» **DIRECTION**
Write out the whole listing again, exactly.

» **DATASET EXTRACT**
** begin **
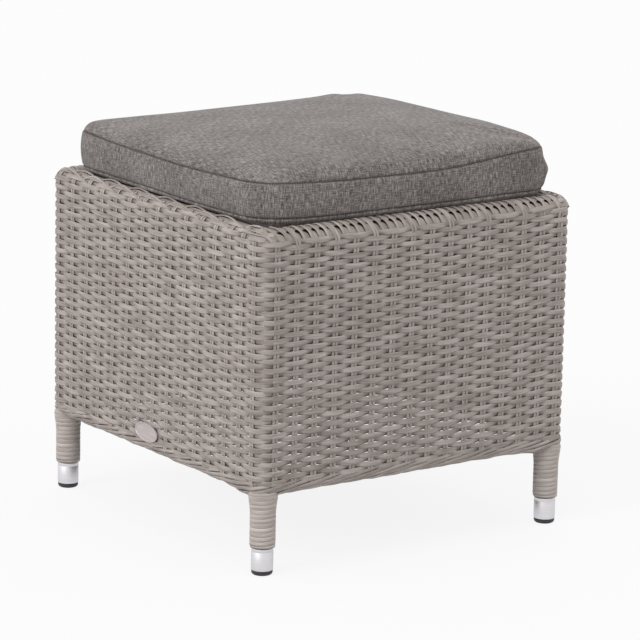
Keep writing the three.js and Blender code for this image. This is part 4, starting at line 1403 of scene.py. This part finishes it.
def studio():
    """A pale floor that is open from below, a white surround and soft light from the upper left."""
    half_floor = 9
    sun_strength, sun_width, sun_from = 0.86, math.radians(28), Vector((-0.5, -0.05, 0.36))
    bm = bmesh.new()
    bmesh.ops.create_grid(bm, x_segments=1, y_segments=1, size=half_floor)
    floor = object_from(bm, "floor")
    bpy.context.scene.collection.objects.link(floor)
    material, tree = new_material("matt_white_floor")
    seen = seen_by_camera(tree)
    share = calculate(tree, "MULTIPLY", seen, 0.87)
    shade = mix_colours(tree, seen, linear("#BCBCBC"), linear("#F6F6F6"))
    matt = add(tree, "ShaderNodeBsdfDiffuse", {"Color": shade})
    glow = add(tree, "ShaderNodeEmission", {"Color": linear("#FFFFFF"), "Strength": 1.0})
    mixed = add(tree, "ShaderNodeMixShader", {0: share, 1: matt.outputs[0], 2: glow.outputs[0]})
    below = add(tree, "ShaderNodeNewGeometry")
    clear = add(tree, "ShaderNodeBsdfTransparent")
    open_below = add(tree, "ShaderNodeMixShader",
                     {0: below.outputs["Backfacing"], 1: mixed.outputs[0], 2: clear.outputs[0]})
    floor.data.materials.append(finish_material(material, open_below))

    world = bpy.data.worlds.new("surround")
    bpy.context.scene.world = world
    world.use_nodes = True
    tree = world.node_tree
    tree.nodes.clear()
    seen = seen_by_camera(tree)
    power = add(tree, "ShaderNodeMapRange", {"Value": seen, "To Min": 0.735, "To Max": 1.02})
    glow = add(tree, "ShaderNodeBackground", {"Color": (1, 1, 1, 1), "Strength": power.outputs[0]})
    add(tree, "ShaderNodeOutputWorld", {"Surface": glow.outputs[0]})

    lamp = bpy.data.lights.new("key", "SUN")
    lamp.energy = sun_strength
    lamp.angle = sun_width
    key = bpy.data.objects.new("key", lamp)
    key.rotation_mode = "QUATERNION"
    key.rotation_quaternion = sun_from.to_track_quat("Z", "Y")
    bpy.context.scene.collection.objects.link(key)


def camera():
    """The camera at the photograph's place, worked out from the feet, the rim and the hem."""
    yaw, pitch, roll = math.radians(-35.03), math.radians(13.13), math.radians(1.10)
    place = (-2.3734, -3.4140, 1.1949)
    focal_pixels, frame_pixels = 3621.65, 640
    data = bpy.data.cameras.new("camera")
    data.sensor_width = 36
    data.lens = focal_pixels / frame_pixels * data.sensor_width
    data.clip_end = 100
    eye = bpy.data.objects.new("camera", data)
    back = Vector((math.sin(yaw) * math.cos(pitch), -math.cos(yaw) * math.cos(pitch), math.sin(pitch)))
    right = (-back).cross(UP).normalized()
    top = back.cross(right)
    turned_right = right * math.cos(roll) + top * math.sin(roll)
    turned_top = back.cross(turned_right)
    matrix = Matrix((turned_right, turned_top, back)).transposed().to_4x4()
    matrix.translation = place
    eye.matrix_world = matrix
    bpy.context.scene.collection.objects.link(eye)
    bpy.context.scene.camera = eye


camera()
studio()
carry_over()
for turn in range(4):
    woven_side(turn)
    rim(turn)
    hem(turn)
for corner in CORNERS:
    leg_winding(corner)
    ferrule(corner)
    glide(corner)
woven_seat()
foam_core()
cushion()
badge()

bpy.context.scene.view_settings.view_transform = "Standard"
** end **
» **FULL SOLUTION**
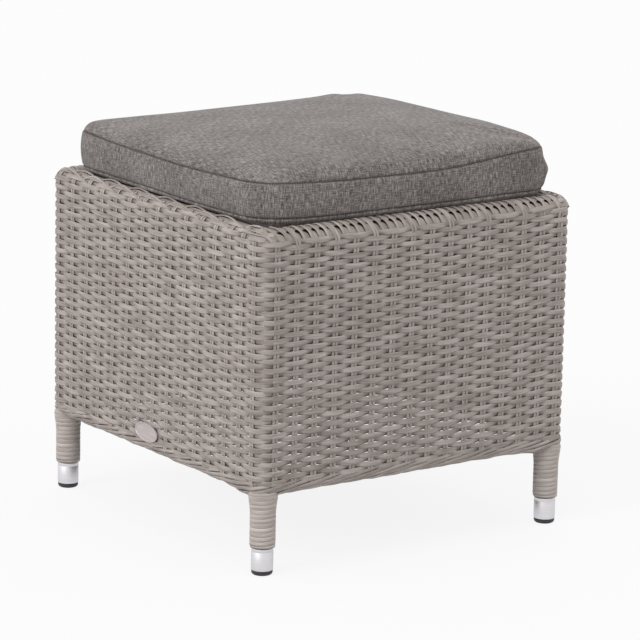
Keep writing the three.js and Blender code for this image. This is part 4, starting at line 1403 of scene.py. This part finishes it.
def studio():
    """A pale floor that is open from below, a white surround and soft light from the upper left."""
    half_floor = 9
    sun_strength, sun_width, sun_from = 0.86, math.radians(28), Vector((-0.5, -0.05, 0.36))
    bm = bmesh.new()
    bmesh.ops.create_grid(bm, x_segments=1, y_segments=1, size=half_floor)
    floor = object_from(bm, "floor")
    bpy.context.scene.collection.objects.link(floor)
    material, tree = new_material("matt_white_floor")
    seen = seen_by_camera(tree)
    share = calculate(tree, "MULTIPLY", seen, 0.87)
    shade = mix_colours(tree, seen, linear("#BCBCBC"), linear("#F6F6F6"))
    matt = add(tree, "ShaderNodeBsdfDiffuse", {"Color": shade})
    glow = add(tree, "ShaderNodeEmission", {"Color": linear("#FFFFFF"), "Strength": 1.0})
    mixed = add(tree, "ShaderNodeMixShader", {0: share, 1: matt.outputs[0], 2: glow.outputs[0]})
    below = add(tree, "ShaderNodeNewGeometry")
    clear = add(tree, "ShaderNodeBsdfTransparent")
    open_below = add(tree, "ShaderNodeMixShader",
                     {0: below.outputs["Backfacing"], 1: mixed.outputs[0], 2: clear.outputs[0]})
    floor.data.materials.append(finish_material(material, open_below))

    world = bpy.data.worlds.new("surround")
    bpy.context.scene.world = world
    world.use_nodes = True
    tree = world.node_tree
    tree.nodes.clear()
    seen = seen_by_camera(tree)
    power = add(tree, "ShaderNodeMapRange", {"Value": seen, "To Min": 0.735, "To Max": 1.02})
    glow = add(tree, "ShaderNodeBackground", {"Color": (1, 1, 1, 1), "Strength": power.outputs[0]})
    add(tree, "ShaderNodeOutputWorld", {"Surface": glow.outputs[0]})

    lamp = bpy.data.lights.new("key", "SUN")
    lamp.energy = sun_strength
    lamp.angle = sun_width
    key = bpy.data.objects.new("key", lamp)
    key.rotation_mode = "QUATERNION"
    key.rotation_quaternion = sun_from.to_track_quat("Z", "Y")
    bpy.context.scene.collection.objects.link(key)


def camera():
    """The camera at the photograph's place, worked out from the feet, the rim and the hem."""
    yaw, pitch, roll = math.radians(-35.03), math.radians(13.13), math.radians(1.10)
    place = (-2.3734, -3.4140, 1.1949)
    focal_pixels, frame_pixels = 3621.65, 640
    data = bpy.data.cameras.new("camera")
    data.sensor_width = 36
    data.lens = focal_pixels / frame_pixels * data.sensor_width
    data.clip_end = 100
    eye = bpy.data.objects.new("camera", data)
    back = Vector((math.sin(yaw) * math.cos(pitch), -math.cos(yaw) * math.cos(pitch), math.sin(pitch)))
    right = (-back).cross(UP).normalized()
    top = back.cross(right)
    turned_right = right * math.cos(roll) + top * math.sin(roll)
    turned_top = back.cross(turned_right)
    matrix = Matrix((turned_right, turned_top, back)).transposed().to_4x4()
    matrix.translation = place
    eye.matrix_world = matrix
    bpy.context.scene.collection.objects.link(eye)
    bpy.context.scene.camera = eye


camera()
studio()
carry_over()
for turn in range(4):
    woven_side(turn)
    rim(turn)
    hem(turn)
for corner in CORNERS:
    leg_winding(corner)
    ferrule(corner)
    glide(corner)
woven_seat()
foam_core()
cushion()
badge()

bpy.context.scene.view_settings.view_transform = "Standard"